The result: A 3% turnover rate last year. ASC was at 70% when he acquired it, Parsons said.
Equipment constraints
ASC previously leased trucks from Ryder, which provided service from an on-site shop, helping it curb maintenance costs. Then Ryder exited the “captive-shop” business, leaving ASC scrambling to establish a steady source of new power units amid persistent production disruptions. “We’ve had a hard time finding our niche with manufacturers because not everybody has trucks,” Parsons said. “So we’re buying from Kenworth, we’re buying from Mack and Freightliner—we’re buying trucks from anybody who has them just to backfill growth. But we’d prefer to have supplier partners who consistently meet our needs, so we can continue growing.”
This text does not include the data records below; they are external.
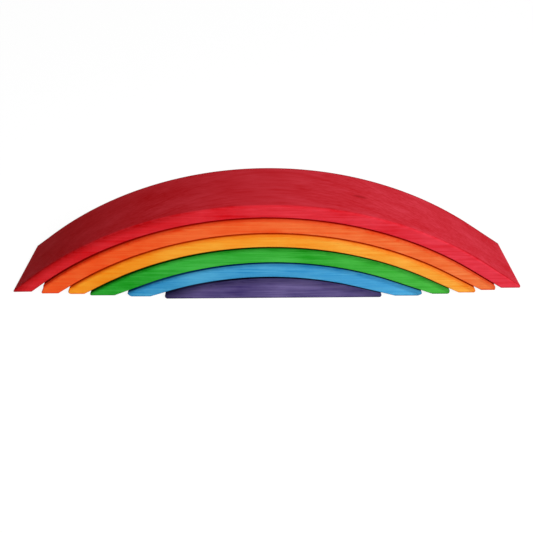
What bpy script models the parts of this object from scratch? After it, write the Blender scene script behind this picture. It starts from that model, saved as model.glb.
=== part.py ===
"""Rainbow stacker: five low wooden arches nested over a solid base piece.

All six pieces are sawn out of one low block, along circles whose centres lie close together
far below the table, and each saw line runs out straight at both ends. Each piece then stands
inside the next with a saw's width of air between them, and the arches lift off one by one,
the outermost first. They stand as a child leaves them: each inner piece a little further
forward and to the right, and turned by a hair.

Sizes are in metres. +Z is up, the front faces -Y, and the table is at Z = 0.
"""
import math
from collections import namedtuple

import bmesh
import bpy
from mathutils import Matrix

# The block that the pieces are sawn from
SPAN = 0.430             # chord of the outermost circle along the table
BASE_RISE = 0.0184       # crown of the base piece above the table
DEPTH = 0.0713           # front to back, the same for every piece
ARCH_THICKNESS = 0.0117  # between an arch's outer and inner circles, before a piece's own difference
SAW_GAP = 0.0008         # air left by the saw between two nested pieces

# How the pieces stand in each other
SIDE_STEP = 0.0004       # each inner piece stands this much further to the right

# Sanded edges
CROWN_ROUND = 0.0020     # round on the front and back rims of an outer circle
FOOT_ROUND = 0.0009      # round on the rims of the feet, the hollow and the tips
SHOULDER_ROUND = 0.0010  # round where a sawn tip meets the outer line
HEEL_ROUND = 0.0020      # round at the inner end of a foot
RIM_LIMIT = 0.9          # a rim's round stays under this share of the round that it runs over

# One piece, from the outermost to the base:
#   thicker   how much thicker than ARCH_THICKNESS it came off the saw
#   aside     how far its outer circle's centre lies to the right of the outermost one's
#   forward   how much further forward it stands than the arch over it
#   turned    degrees that it is turned, anticlockwise as seen from above
#   runs      how long the saw runs straight on its outer line, down to the table, left and right
#   a tip     how far the saw takes it back along the table from where the outer line meets it,
#             how many degrees the cut leans inwards from upright, and the round under the tip
#   skewed    how much further the saw takes the back of its left tip than the front
Piece = namedtuple("Piece", "name stain thicker aside forward turned runs left_tip right_tip skewed",
                   defaults=(0.0,))
PIECES = (
    Piece("red_arch", (0.687, 0.023, 0.037), -0.0005, 0.0, 0.0, 0.12, (0.022, 0.038),
          (0.0008, -5, 0.0008), (0.0031, -5, 0.0010), 0.0040),
    Piece("orange_arch", (0.855, 0.127, 0.032), 0.0001, -0.0012, 0.0029, 0.09, (0.012, 0.032),
          (0.0069, 25, 0.0010), (0.0047, 5, 0.0010)),
    Piece("amber_arch", (0.939, 0.305, 0.030), -0.00085, 0.0010, 0.0023, -0.31, (0.012, 0.033),
          (0.0062, 22, 0.0022), (0.0020, -25, 0.0016)),
    Piece("green_arch", (0.058, 0.413, 0.038), 0.0009, 0.0025, 0.0020, -0.24, (0.014, 0.027),
          (0.0041, -38, 0.0010), (0.0068, 3, 0.0020)),
    Piece("blue_arch", (0.061, 0.342, 0.527), 0.0003, 0.0038, 0.0021, -0.40, (0.027, 0.035),
          (0.01085, -35, 0.0040), (0.0105, -60, 0.0040)),
    Piece("purple_base", (0.091, 0.065, 0.205), 0.0, 0.0015, 0.0027, 0.04, (0.014, 0.032),
          (0.0099, -8, 0.0022), (0.0099, -10, 0.0015)),
)
STAIN_ROUGHNESS = 0.55

# Fineness of the curved faces
OUTER_SIDES = 44         # along an outer circle
INNER_SIDES = 40         # along an inner circle
UNDER_SIDES = 4          # round the underside of a tip
SHOULDER_SIDES = 3       # round a tip's shoulder
HEEL_SIDES = 2           # round the inner end of a foot
RIM_SIDES = 3            # round a rim, from front face to outer face
SHARP_ANGLE = math.radians(35.0)


def thickness(order):
    """From the outer to the inner circle of the arch at this place in the nest."""
    return ARCH_THICKNESS + PIECES[order].thicker


RISE = BASE_RISE + sum(thickness(order) + SAW_GAP for order in range(len(PIECES) - 1))
OUTER_RADIUS = ((SPAN / 2) ** 2 + RISE ** 2) / (2 * RISE)
CENTRE_DROP = OUTER_RADIUS - RISE     # every circle's centre lies this far under the table
CENTRE = (0.0, -CENTRE_DROP)


def outer_radius(order):
    """The outer circle of the piece at this place in the nest, 0 being the outermost."""
    return OUTER_RADIUS - sum(thickness(outer) + SAW_GAP for outer in range(order))


def run_angles(order):
    """Where the outer circle gives way to the straight runs, left and right, from the horizontal."""
    radius = outer_radius(order)
    return [math.atan(run / radius) + math.asin(CENTRE_DROP / math.hypot(radius, run))
            for run in PIECES[order].runs]


# A point of an outline, with the angle that the wood's face looks along there and its rim's round
Spot = namedtuple("Spot", "x z facing rim")


def arc(centre, radius, start, end, sides, rim, turned_over=0.0):
    """Spots on an arc, from one angle to another, both ends included."""
    rim = min(rim, RIM_LIMIT * radius)
    angles = [start + (end - start) * i / sides for i in range(sides + 1)]
    return [Spot(centre[0] + radius * math.cos(a), centre[1] + radius * math.sin(a), a + turned_over, rim)
            for a in angles]


def tip(radius, run_angle, trim, lean_degrees, under_round):
    """A right-hand tip, from its foot up to its straight run.

    One ball rolls up inside the foot and the sawn end, another one inside the sawn end and
    the straight run. Where the two rounds leave no flat between them, the lower ball rolls
    from the foot onto the straight run. Both forms have as many points, so that one of them
    at the front can be joined to the other one at the back.
    """
    lean = math.radians(lean_degrees)
    level = radius - CENTRE_DROP * math.sin(run_angle)   # the run's distance from the origin
    cut = level / math.cos(run_angle) - trim
    low = (cut - under_round * (math.tan(lean) + 1 / math.cos(lean)), under_round)
    beside_run = level - SHOULDER_ROUND
    beside_end = cut * math.cos(lean) - SHOULDER_ROUND
    apart = math.sin(run_angle - lean)
    shoulder = ((beside_end * math.sin(run_angle) - beside_run * math.sin(lean)) / apart,
                (beside_run * math.cos(lean) - beside_end * math.cos(run_angle)) / apart)
    flat = (shoulder[1] - low[1]) * math.cos(lean) - (shoulder[0] - low[0]) * math.sin(lean)
    if flat > 0:
        return (arc(low, under_round, -math.pi / 2, lean, UNDER_SIDES, FOOT_ROUND)
                + arc(shoulder, SHOULDER_ROUND, lean, run_angle, SHOULDER_SIDES, FOOT_ROUND))
    nose = (level - under_round - under_round * math.sin(run_angle)) / math.cos(run_angle)
    sides = UNDER_SIDES + 1 + SHOULDER_SIDES
    return arc((nose, under_round), under_round, -math.pi / 2, run_angle, sides, FOOT_ROUND)


def heel(inner, run_angle):
    """The round at the inner end of a right-hand foot, from the hollow down to the table."""
    level = inner - CENTRE_DROP * math.sin(run_angle)
    x = (level + HEEL_ROUND - HEEL_ROUND * math.sin(run_angle)) / math.cos(run_angle)
    return arc((x, HEEL_ROUND), HEEL_ROUND, run_angle - math.pi, -math.pi / 2, HEEL_SIDES, FOOT_ROUND)


def shifted(spots, aside):
    """The same spots further to the right."""
    return [spot._replace(x=spot.x + aside) for spot in spots]


def mirrored(spots):
    """The same spots on the left-hand side, in the order that goes on round the outline."""
    return [spot._replace(x=-spot.x, facing=math.pi - spot.facing) for spot in reversed(spots)]


def outline(order, skew):
    """The outline of one piece, anticlockwise from the outer end of its right foot.

    The skew is how much further the saw takes the left tip here than at the front.
    """
    piece = PIECES[order]
    radius = outer_radius(order)
    trim, lean, under_round = piece.left_tip
    left_run, right_run = run_angles(order)
    right = tip(radius, right_run, *piece.right_tip)
    left = tip(radius, left_run, trim + skew, lean, under_round)
    crown = arc(CENTRE, radius, right_run, math.pi - left_run, OUTER_SIDES, CROWN_ROUND)
    spots = shifted(right + crown + mirrored(left), piece.aside)
    if order == len(PIECES) - 1:
        return spots
    # The same saw cut makes this hollow and the outer line of the next piece in
    inner = radius - thickness(order)
    left_run, right_run = run_angles(order + 1)
    hollow = arc(CENTRE, inner, math.pi - left_run, right_run, INNER_SIDES, FOOT_ROUND, math.pi)
    inside = mirrored(heel(inner, left_run)) + hollow + heel(inner, right_run)
    return spots + shifted(inside, PIECES[order + 1].aside)


def rim_ring(slab, spots, step, face_y, inwards):
    """One ring of points round a rim: the first lies in the flat face, the last on the outline."""
    angle = math.pi / 2 * step / RIM_SIDES
    points = []
    for spot in spots:
        sunk = spot.rim * (1 - math.sin(angle))
        y = face_y + inwards * spot.rim * (1 - math.cos(angle))
        points.append(slab.verts.new(
            (spot.x - sunk * math.cos(spot.facing), y, spot.z - sunk * math.sin(spot.facing))))
    return points


def rounded_slab(front_spots, back_spots):
    """A slab between the two outlines, with the rims of both faces rounded."""
    slab = bmesh.new()
    rings = [rim_ring(slab, front_spots, step, -DEPTH / 2, 1) for step in range(RIM_SIDES + 1)]
    rings += [rim_ring(slab, back_spots, step, DEPTH / 2, -1) for step in range(RIM_SIDES, -1, -1)]
    slab.faces.new(rings[0])
    slab.faces.new(rings[-1])
    for near, far in zip(rings, rings[1:]):
        for i in range(len(near)):
            slab.faces.new((near[i - 1], near[i], far[i], far[i - 1]))
    bmesh.ops.recalc_face_normals(slab, faces=slab.faces[:])
    return slab


def stained_wood(name, colour):
    """A matt water stain on wood."""
    material = bpy.data.materials.new(name)
    material.use_nodes = True
    shader = material.node_tree.nodes["Principled BSDF"]
    shader.inputs["Base Color"].default_value = (*colour, 1.0)
    shader.inputs["Roughness"].default_value = STAIN_ROUGHNESS
    shader.inputs["Metallic"].default_value = 0.0
    return material


def make_piece(order):
    """One wooden piece, turned about its origin on the table."""
    name = PIECES[order].name
    mesh = bpy.data.meshes.new(name)
    slab = rounded_slab(outline(order, 0.0), outline(order, PIECES[order].skewed))
    turn = Matrix.Rotation(math.radians(PIECES[order].turned), 3, "Z")
    bmesh.ops.rotate(slab, verts=slab.verts[:], cent=(0.0, 0.0, 0.0), matrix=turn)
    slab.to_mesh(mesh)
    slab.free()
    mesh.shade_smooth()
    mesh.set_sharp_from_angle(angle=SHARP_ANGLE)
    mesh.materials.append(stained_wood(name + "_stain", PIECES[order].stain))
    piece = bpy.data.objects.new(name, mesh)
    bpy.context.scene.collection.objects.link(piece)
    return piece


def middle_of(pieces, places, axis):
    """The middle of the box round all pieces, each one moved to its place."""
    reach = [v.co[axis] + place[axis] for piece, place in zip(pieces, places) for v in piece.data.vertices]
    return (min(reach) + max(reach)) / 2


def main():
    for item in list(bpy.data.objects):
        bpy.data.objects.remove(item, do_unlink=True)
    pieces = [make_piece(order) for order in range(len(PIECES))]
    places = []
    forward = 0.0
    for order, piece in enumerate(PIECES):
        forward += piece.forward
        places.append((order * SIDE_STEP, -forward))
    # The base piece stands on the table, each arch stands over the next one in, and the
    # middle of the whole nest is over the origin
    base_x, base_y = places[-1]
    pieces[-1].location = (base_x - middle_of(pieces, places, 0), base_y - middle_of(pieces, places, 1), 0.0)
    for arch, inner_piece, place, inner_place in zip(pieces, pieces[1:], places, places[1:]):
        arch.parent = inner_piece
        arch.location = (place[0] - inner_place[0], place[1] - inner_place[1], 0.0)


main()
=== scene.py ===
# %% [markdown]
# This notebook dresses a rainbow stacker: five low wooden arches that nest over a solid base
# piece. A workshop saws all six out of one plank of lime wood, sands their edges by hand and
# dips each one in its own water stain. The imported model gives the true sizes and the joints,
# so it is loaded first, and each piece here is drawn again more finely in the same place.

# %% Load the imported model
import math
from collections import namedtuple

import bmesh
import bpy
from mathutils import Matrix


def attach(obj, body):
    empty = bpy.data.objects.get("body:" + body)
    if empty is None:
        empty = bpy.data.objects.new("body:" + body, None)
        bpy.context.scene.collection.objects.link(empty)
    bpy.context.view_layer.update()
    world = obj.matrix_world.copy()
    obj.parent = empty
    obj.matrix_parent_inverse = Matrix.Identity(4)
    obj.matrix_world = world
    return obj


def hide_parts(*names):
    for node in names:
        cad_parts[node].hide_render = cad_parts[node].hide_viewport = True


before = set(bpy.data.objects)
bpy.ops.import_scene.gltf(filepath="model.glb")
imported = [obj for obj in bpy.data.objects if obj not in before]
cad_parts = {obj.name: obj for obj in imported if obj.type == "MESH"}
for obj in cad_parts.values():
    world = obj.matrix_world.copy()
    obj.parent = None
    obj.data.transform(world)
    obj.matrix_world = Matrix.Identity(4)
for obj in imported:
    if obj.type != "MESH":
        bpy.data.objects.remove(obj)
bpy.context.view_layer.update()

MM = 0.001
print("packed model:", ", ".join(sorted(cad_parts)))

# %% [markdown]
# The photographer stood in front of the middle, a little over half a metre away, and looked
# down by about 32 degrees through a 50 mm lens. The camera is placed by its turn, its tilt and
# its roll, as a real tripod head is set. That is easier to check than a matrix of numbers.

# %% Camera
LENS = 50.0
SENSOR = 36.0
EYE = (-0.82 * MM, -548.48 * MM, 354.40 * MM)
TURN_RIGHT = math.radians(0.053)
TILT_DOWN = math.radians(32.511)
ROLL = math.radians(0.372)
NEAREST_SEEN = 10 * MM


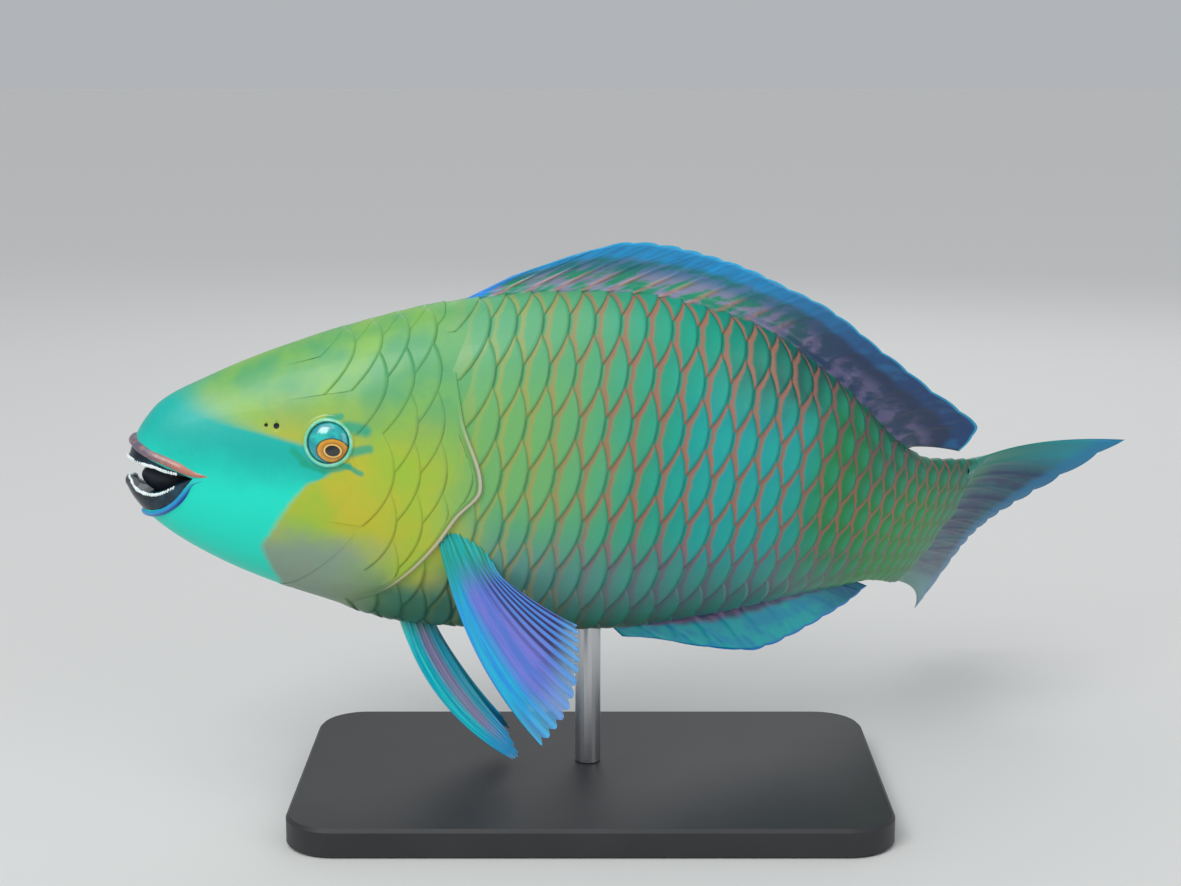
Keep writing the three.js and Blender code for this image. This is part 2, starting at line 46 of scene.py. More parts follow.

Fortunately, Parsons was able to enlist a new vendor he trusted, SKR Truck and Trailer, to operate the on-site shop. ASC is No. 1 on SKR’s customer list, but it stays busy with outside work. “We’re specialists at finding and managing drivers, and we didn’t want to get bogged down on the maintenance side,” Parsons said.
ASC’s fleet currently includes 39 trucks and 103 tank trailers.
The company received seven long-awaited 2022 Mack trucks in October, Parsons said. He already ordered 10 more, but he’s not expecting them before next spring. ASC also has 10 new Tremcar super-B fuel tankers ordered for next spring, and Parsons was hoping to receive two new stainless Tremcar triaxles in October. ASC recently turned to Tremcar as its primary trailer supplier in hopes of standardizing its fleet, and securing more consistent delivery times after struggling to take delivery of competing brands, which also are now more expensive due to rising shipping costs and duties. “Equipment capacity is brutal right now,” Parsons said. “Everybody’s fighting the same battle to find enough to do the job.
“Despite the challenges, we have come a long way in seven years—and I look forward to continuing to work with all the great people who’ve contributed to our success.”